■ **Exercise instructions**
Write the listing out again, all of it, word for word.

■ **Source data**
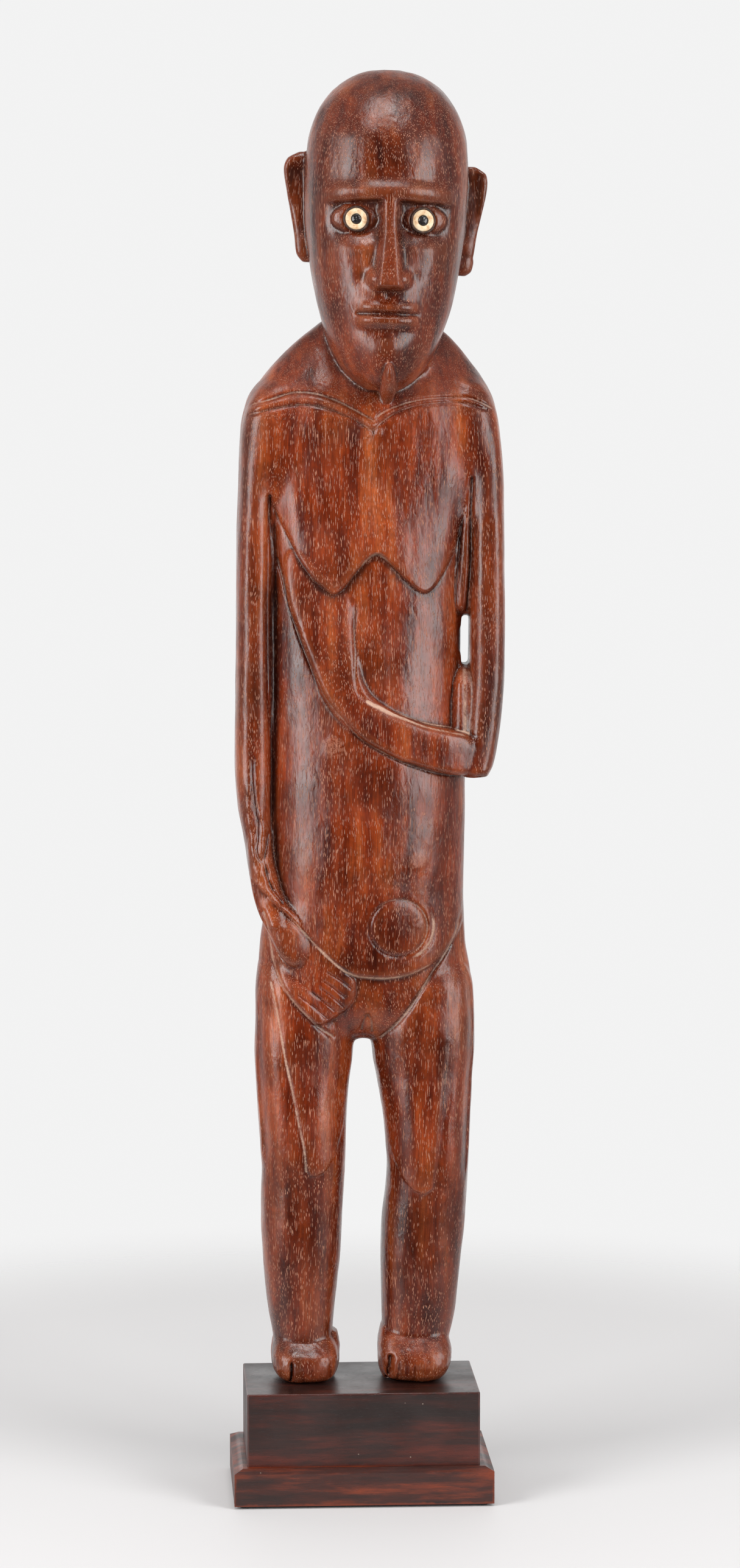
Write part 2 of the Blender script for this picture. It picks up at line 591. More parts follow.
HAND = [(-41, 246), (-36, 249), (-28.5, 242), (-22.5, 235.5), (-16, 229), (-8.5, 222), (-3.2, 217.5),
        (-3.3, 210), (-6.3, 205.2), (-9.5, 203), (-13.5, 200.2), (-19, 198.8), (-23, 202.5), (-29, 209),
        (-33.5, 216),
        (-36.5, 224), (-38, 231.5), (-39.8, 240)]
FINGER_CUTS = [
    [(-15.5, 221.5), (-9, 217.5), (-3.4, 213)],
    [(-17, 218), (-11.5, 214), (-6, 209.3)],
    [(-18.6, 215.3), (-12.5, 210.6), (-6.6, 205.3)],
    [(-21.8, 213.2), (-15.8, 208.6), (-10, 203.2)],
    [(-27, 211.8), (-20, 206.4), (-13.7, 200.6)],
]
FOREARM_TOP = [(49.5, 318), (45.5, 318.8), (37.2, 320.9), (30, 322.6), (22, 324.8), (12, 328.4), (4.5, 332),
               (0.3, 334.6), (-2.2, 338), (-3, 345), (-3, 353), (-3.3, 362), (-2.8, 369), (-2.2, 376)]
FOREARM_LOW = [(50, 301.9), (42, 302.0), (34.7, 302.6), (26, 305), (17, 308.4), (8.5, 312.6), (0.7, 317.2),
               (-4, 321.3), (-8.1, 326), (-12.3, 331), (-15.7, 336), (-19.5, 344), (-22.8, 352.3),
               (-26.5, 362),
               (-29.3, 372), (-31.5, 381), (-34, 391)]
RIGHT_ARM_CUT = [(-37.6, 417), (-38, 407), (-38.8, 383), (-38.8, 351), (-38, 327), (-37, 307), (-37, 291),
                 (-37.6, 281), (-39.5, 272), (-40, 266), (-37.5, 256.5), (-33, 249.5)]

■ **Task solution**
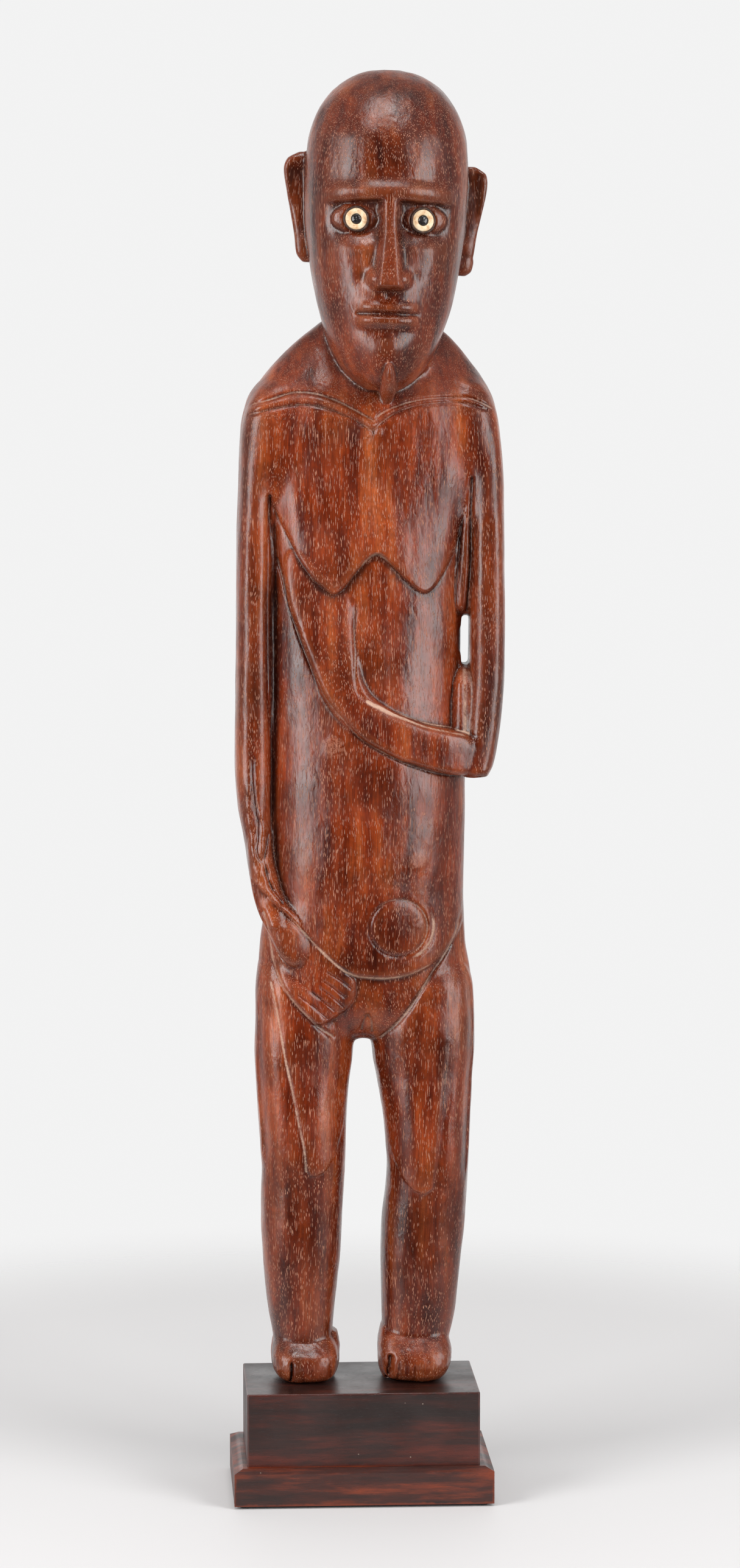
Write part 2 of the Blender script for this picture. It picks up at line 591. More parts follow.
HAND = [(-41, 246), (-36, 249), (-28.5, 242), (-22.5, 235.5), (-16, 229), (-8.5, 222), (-3.2, 217.5),
        (-3.3, 210), (-6.3, 205.2), (-9.5, 203), (-13.5, 200.2), (-19, 198.8), (-23, 202.5), (-29, 209),
        (-33.5, 216),
        (-36.5, 224), (-38, 231.5), (-39.8, 240)]
FINGER_CUTS = [
    [(-15.5, 221.5), (-9, 217.5), (-3.4, 213)],
    [(-17, 218), (-11.5, 214), (-6, 209.3)],
    [(-18.6, 215.3), (-12.5, 210.6), (-6.6, 205.3)],
    [(-21.8, 213.2), (-15.8, 208.6), (-10, 203.2)],
    [(-27, 211.8), (-20, 206.4), (-13.7, 200.6)],
]
FOREARM_TOP = [(49.5, 318), (45.5, 318.8), (37.2, 320.9), (30, 322.6), (22, 324.8), (12, 328.4), (4.5, 332),
               (0.3, 334.6), (-2.2, 338), (-3, 345), (-3, 353), (-3.3, 362), (-2.8, 369), (-2.2, 376)]
FOREARM_LOW = [(50, 301.9), (42, 302.0), (34.7, 302.6), (26, 305), (17, 308.4), (8.5, 312.6), (0.7, 317.2),
               (-4, 321.3), (-8.1, 326), (-12.3, 331), (-15.7, 336), (-19.5, 344), (-22.8, 352.3),
               (-26.5, 362),
               (-29.3, 372), (-31.5, 381), (-34, 391)]
RIGHT_ARM_CUT = [(-37.6, 417), (-38, 407), (-38.8, 383), (-38.8, 351), (-38, 327), (-37, 307), (-37, 291),
                 (-37.6, 281), (-39.5, 272), (-40, 266), (-37.5, 256.5), (-33, 249.5)]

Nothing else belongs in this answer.